In terms of economic news, I read the obvious stuff -- WSJ, FT, Bloomberg, Economist. Standouts include Martin Wolf at the FT (who I quote in the book) and Matt Levine, whose free Bloomberg newsletter Money Stuff is just an extraordinary thing. I quote Matt in the book, too. The blog Marginal Revolution is also very good.

In terms of podcasts, Tracy Alloway and Joe Weisenthal's Odd Lots is good (and I'm not just saying that because I was a guest this week). I also like Conversations with Tyler, from the economist Tyler Cowen. And Freakonomics.

aRoseBy5 karma

Here's something I've always wondered about: How are international money exchange rates established? Is it just a mutual agreement that, say, one US dollar is worth NN Chinese Yuan, or is there some impartial, automatic method to establish value?

jacobjulius12 karma

For the most part exchange rates are set on the open market. So a dollar is worth however many euros someone will pay you for it. That's the exchange rate!

This is true for most currencies -- dollars, yen, euros, Swiss francs, etc. The Chinese yuan, which you mentioned, is a bit different, because China manages the value of its currency relative to other currencies.)

Bad-Extreme3 karma

I’m not really familiar with money and economy so here goes nothing:

Do you think it’d be better if the whole world just had one unified currency? Like instead of having USD, RMB and all that, we just decide on one. Also, why do we need different exchange rates and are constantly changing?

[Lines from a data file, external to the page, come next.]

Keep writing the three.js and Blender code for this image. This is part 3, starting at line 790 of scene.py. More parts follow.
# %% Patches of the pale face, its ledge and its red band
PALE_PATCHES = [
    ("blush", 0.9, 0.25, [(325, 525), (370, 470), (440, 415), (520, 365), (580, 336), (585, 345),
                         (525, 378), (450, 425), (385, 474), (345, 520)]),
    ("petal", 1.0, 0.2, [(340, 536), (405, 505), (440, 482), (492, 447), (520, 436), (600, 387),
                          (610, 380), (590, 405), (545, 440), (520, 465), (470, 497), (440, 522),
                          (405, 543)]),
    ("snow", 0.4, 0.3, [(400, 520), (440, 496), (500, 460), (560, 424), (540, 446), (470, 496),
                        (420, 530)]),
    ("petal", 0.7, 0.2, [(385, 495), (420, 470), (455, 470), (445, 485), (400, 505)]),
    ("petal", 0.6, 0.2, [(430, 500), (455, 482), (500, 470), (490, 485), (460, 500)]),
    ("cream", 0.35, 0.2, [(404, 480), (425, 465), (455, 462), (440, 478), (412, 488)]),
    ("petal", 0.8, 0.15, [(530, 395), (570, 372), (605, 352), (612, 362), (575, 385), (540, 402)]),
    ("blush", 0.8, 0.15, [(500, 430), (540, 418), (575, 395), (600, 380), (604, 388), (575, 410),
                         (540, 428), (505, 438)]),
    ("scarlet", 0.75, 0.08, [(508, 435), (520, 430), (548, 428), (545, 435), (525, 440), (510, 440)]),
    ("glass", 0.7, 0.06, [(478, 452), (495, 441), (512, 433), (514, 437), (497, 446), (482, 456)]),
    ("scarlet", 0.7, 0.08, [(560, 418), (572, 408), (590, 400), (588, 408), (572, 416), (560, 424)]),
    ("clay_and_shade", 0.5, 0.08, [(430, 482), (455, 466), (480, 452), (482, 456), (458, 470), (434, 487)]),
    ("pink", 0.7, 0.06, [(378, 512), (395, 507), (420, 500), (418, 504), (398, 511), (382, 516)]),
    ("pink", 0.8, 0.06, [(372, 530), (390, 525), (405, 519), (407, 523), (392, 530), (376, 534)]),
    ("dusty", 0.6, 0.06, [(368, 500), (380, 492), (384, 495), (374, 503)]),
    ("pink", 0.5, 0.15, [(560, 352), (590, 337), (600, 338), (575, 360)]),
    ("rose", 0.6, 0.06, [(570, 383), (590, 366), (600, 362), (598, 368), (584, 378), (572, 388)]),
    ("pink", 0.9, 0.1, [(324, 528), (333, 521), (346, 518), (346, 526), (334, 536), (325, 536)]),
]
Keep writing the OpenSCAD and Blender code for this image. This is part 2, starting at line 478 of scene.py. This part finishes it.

Another question, I don’t know if this is in your expertise or not, but I found another post the other day and is this ancient money or some random clay piece? https://www.reddit.com/r/whatisthisthing/comments/iijofy/eastern_asian_game_pieces_not_really_sure_what_im/?utm_source=share&utm_medium=ios_app&utm_name=iossmf

Thanks for your time! Have a good day 😁

jacobjulius23 karma

In a sense, what you are describing is what happened in Europe when they created the euro.

They said: Why do we need the franc, mark, drachma, lira, etc? Let's just have one currency!

But what they didn't entirely realize was that, when they gave up their national currencies, they were giving up part of their sovereignty.

Having your own currency allows you to adjust the money supply to suit your country's economic situation. When you give up your own currency, you lose that power.

When an economic crisis hit, that was a huge problem for the countries of southern Europe. (There's a whole chapter about this in the book!)

throwingta2 karma

Hi Jacob, does your publisher have any plans for an audiobook?